Material provided:

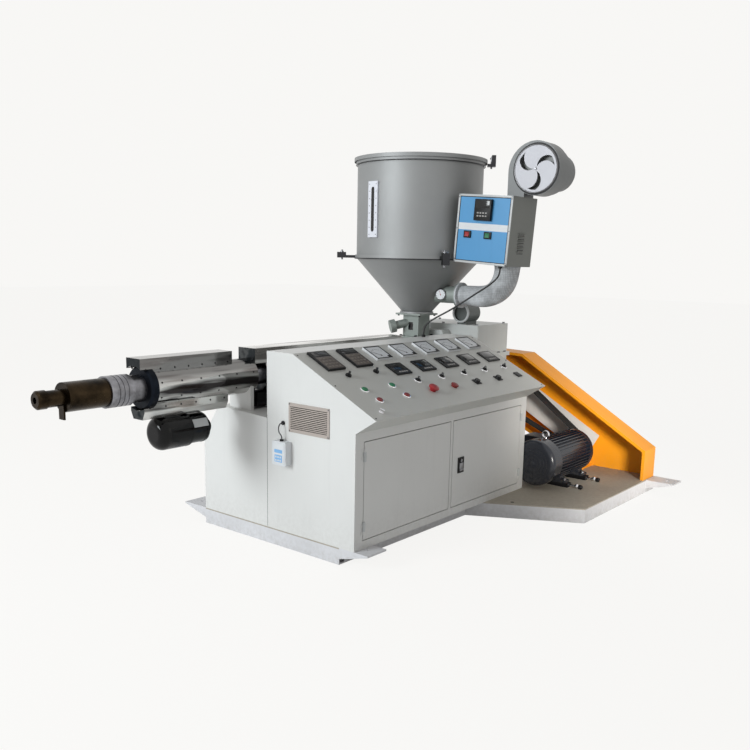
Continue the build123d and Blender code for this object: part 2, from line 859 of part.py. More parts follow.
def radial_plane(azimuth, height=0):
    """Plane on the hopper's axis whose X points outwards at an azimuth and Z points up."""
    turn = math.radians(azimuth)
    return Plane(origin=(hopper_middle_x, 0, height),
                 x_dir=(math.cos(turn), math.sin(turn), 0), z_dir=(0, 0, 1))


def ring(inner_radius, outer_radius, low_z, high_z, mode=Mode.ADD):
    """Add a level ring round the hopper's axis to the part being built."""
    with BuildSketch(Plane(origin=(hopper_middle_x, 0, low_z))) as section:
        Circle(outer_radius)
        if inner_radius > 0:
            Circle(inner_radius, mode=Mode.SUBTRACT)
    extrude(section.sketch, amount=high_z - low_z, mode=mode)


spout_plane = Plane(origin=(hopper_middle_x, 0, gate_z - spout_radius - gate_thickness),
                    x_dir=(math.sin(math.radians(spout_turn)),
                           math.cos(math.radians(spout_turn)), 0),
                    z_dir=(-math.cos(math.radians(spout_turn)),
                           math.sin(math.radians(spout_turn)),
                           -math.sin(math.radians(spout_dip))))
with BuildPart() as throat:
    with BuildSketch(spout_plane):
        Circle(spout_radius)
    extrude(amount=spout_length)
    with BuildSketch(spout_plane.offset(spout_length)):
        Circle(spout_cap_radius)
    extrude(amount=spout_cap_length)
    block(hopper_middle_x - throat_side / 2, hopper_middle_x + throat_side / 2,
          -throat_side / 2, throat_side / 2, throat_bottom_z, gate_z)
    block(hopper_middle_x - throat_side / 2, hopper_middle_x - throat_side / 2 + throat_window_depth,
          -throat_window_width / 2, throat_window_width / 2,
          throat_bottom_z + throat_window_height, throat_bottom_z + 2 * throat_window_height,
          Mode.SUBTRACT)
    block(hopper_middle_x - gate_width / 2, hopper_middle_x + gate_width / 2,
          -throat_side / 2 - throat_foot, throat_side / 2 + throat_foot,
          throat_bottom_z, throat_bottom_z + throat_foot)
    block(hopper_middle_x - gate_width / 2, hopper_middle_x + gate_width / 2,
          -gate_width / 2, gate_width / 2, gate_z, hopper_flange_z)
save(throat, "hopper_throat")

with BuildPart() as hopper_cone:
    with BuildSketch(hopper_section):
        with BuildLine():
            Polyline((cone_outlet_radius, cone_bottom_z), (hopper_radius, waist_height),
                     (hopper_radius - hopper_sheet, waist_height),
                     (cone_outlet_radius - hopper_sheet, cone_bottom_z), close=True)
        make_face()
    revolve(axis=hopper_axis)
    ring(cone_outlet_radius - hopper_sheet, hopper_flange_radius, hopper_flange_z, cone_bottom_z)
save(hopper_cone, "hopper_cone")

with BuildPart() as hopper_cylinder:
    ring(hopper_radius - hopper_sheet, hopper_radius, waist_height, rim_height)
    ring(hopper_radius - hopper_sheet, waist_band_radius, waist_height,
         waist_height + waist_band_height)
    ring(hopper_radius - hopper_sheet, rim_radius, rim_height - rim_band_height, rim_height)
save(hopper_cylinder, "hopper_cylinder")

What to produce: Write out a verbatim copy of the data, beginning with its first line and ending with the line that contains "extrude(section.sketch, amount=high_z - low_z, mode=mode)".

Problem solution:
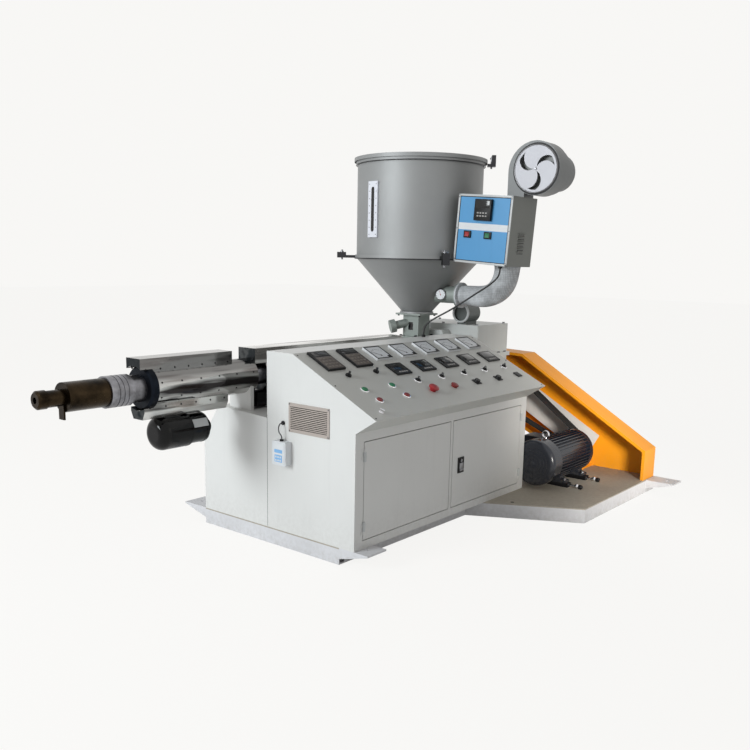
Continue the build123d and Blender code for this object: part 2, from line 859 of part.py. More parts follow.
def radial_plane(azimuth, height=0):
    """Plane on the hopper's axis whose X points outwards at an azimuth and Z points up."""
    turn = math.radians(azimuth)
    return Plane(origin=(hopper_middle_x, 0, height),
                 x_dir=(math.cos(turn), math.sin(turn), 0), z_dir=(0, 0, 1))


def ring(inner_radius, outer_radius, low_z, high_z, mode=Mode.ADD):
    """Add a level ring round the hopper's axis to the part being built."""
    with BuildSketch(Plane(origin=(hopper_middle_x, 0, low_z))) as section:
        Circle(outer_radius)
        if inner_radius > 0:
            Circle(inner_radius, mode=Mode.SUBTRACT)
    extrude(section.sketch, amount=high_z - low_z, mode=mode)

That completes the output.